We stuck with the one elephant, instead of touring them all. After people moved off and the crowd dissipated a little, I felt I’d actually built a bit of a rapport with this elephant. She was gentle. She liked to be fed two bananas at a time. And she would take them straight from your hand.
But her handler was still pulling on her ears and telling her to take the food when she stopped cooperating. She was performing the entire time.
We played in the mud with the elephants, and washed them off, and showered with them.
It was fun. It was an experience. But I wont be repeating it. It was entertainment, rather than a sanctuary. And maybe that is necessary in part for them to make enough money to rescue the elephants from an existence that is likely much worse. And to run what sounds like more of a sanctuary in Chiang Mai – they did say they’d rescued 111 elephants so far, and we only saw about 8 of them. However, the groups of tourists were too big, and the screaming was too much for me.
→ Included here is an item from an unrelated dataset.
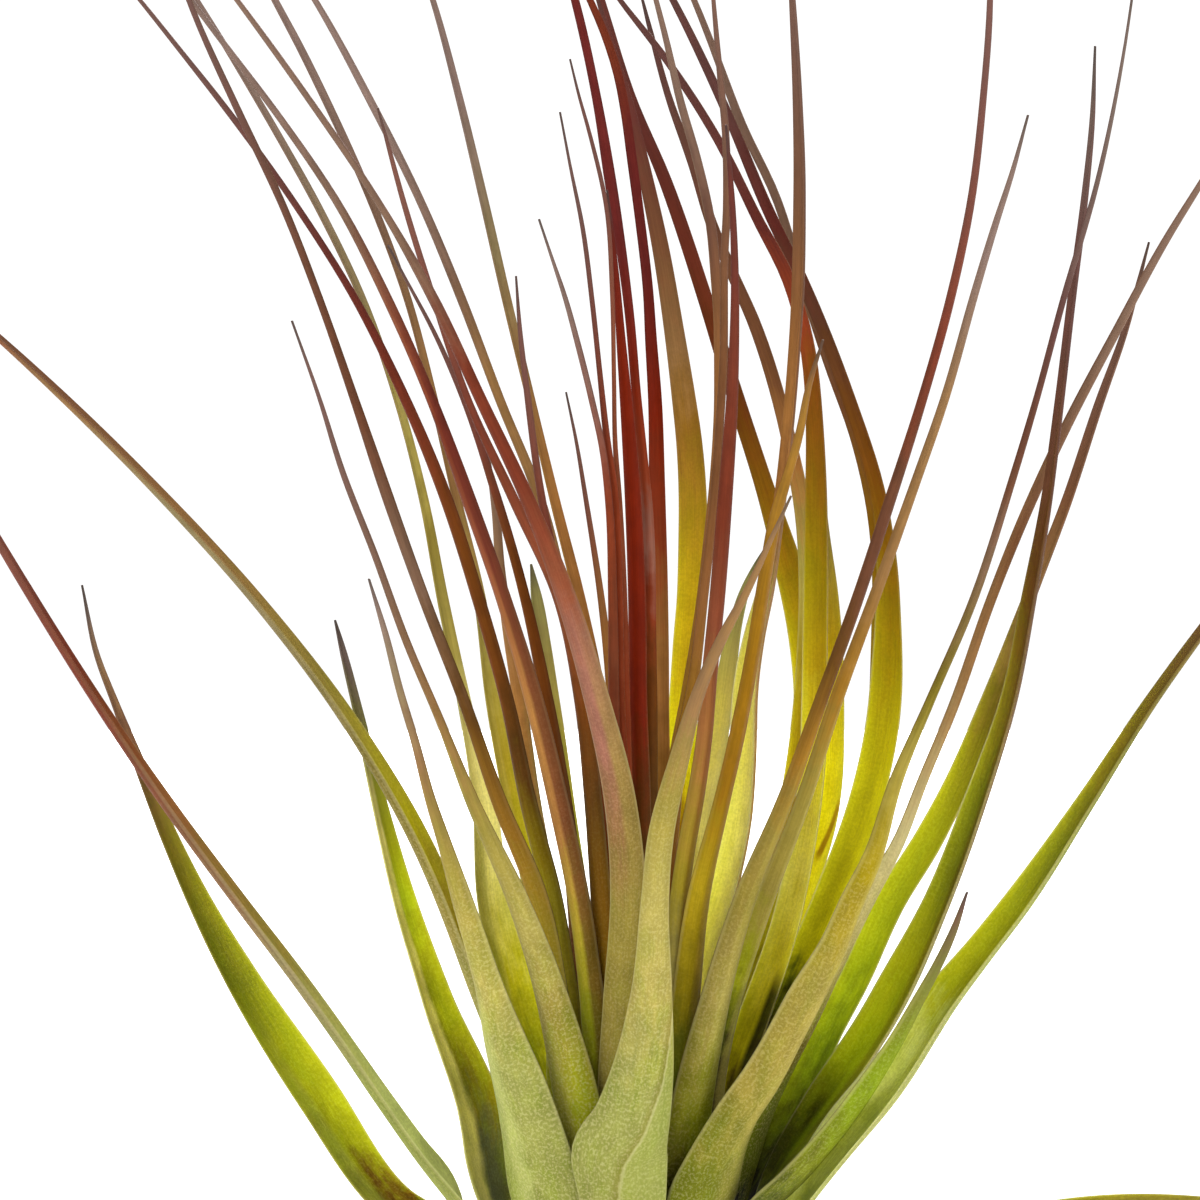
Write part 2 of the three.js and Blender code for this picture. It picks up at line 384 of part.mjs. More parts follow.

The screaming was in part due to the elephants spraying the girls with water. Something that the elephants handler encouraged the elephant to do multiple times, despite it being met with screams. While I understand that the tourists were having fun, I just don’t think it is appropriate to scream when there are several elephants in a small space with several people. Moreover, that elephant was performing, not finding sanctuary.
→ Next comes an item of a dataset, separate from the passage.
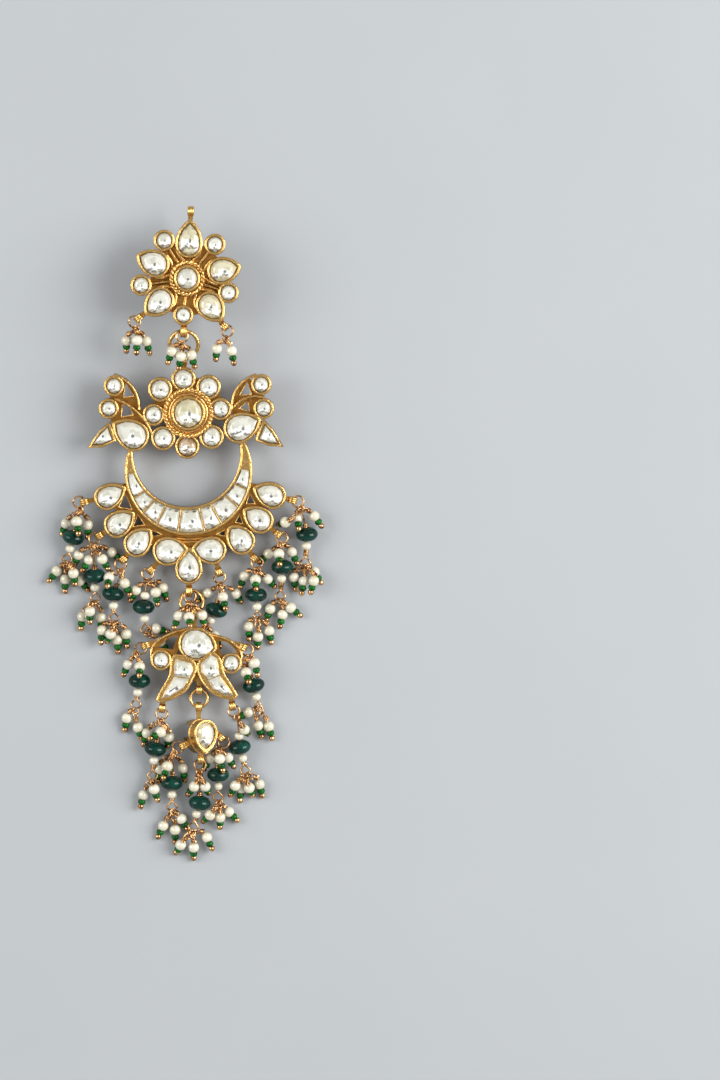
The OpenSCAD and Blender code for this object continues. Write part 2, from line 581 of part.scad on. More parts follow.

I feel genuinely guilty for going now. Partly because I picked that tour precisely for the interaction with the elephants – there is another company in Phuket that claims to be the only genuinely ethical elephant sanctuary, and they don’t allow you to touch the elephants. And I wanted to touch them. I didn’t want to just view them from a viewing platform like at a zoo.
More fool me.
You cannot interact with wild animals like that without it being for entertainment, and therefore wrong.
We were the morning group. Those elephants had to do that routine again in the afternoon. And I know they used the same elephants because they brought them out front again while the other group arrived and we were leaving.
We got a fantastic cooking demonstration at the end, and one of the best Thai meals I’ve had during my time here.
But I still feel bad for those elephants.
We met a girl further along in our travels who had been to a different sanctuary. She described her experience with glossy wide eyes and wonder. Her programme had been largely the same routine as ours. She believed the man hosting her half day itinerary was amazing and wonderful for dedicating his life to saving elephants. His speech had moved her to tears. She said he had compared elephants to horses, and said that it was unfair to criticise different cultures who use different animals to work the land based on their different needs, and what animals are available to them. I said, while it was a valid point in theory, in practice is takes a lot more force and violence to get an elephant to submit to a human, than it does to get a horse to comply. And that horses are largely bread in captivity for specific purposes and not stolen from their mothers in the wild. I said that, on the whole, horses are not attacked by humans with metal hooks until they comply, and killed if they do not acquiesce. I thought the comparison with horses and elephants was redundant. But maybe I am misinformed, or maybe some of his message was lost in translation.
Either way, I would not recommend visiting an elephant in Thailand – in a sanctuary or otherwise.
They should remain in the wild. Be observed from a respectful distance, quietly [without screaming]. And be allowed to live and roam freely.
It seems to me that sanctuaries are the new elephant rides. And while I understand the need to make a living, and that there is a need to take elephants out of a horrible situation and put them in an improved one, I am concerned that when they run out of elephants to ‘rescue’ from various other occupations, they will start to just get them from the wild for the ‘sanctuaries’ – we would be none the wiser. It’s cynical, but it is entirely possible.
There are a lot of elephant sanctuaries in Thailand now. And at £70 for a half day ticket, it is clearly big business. And I feel guilty for contributing to it.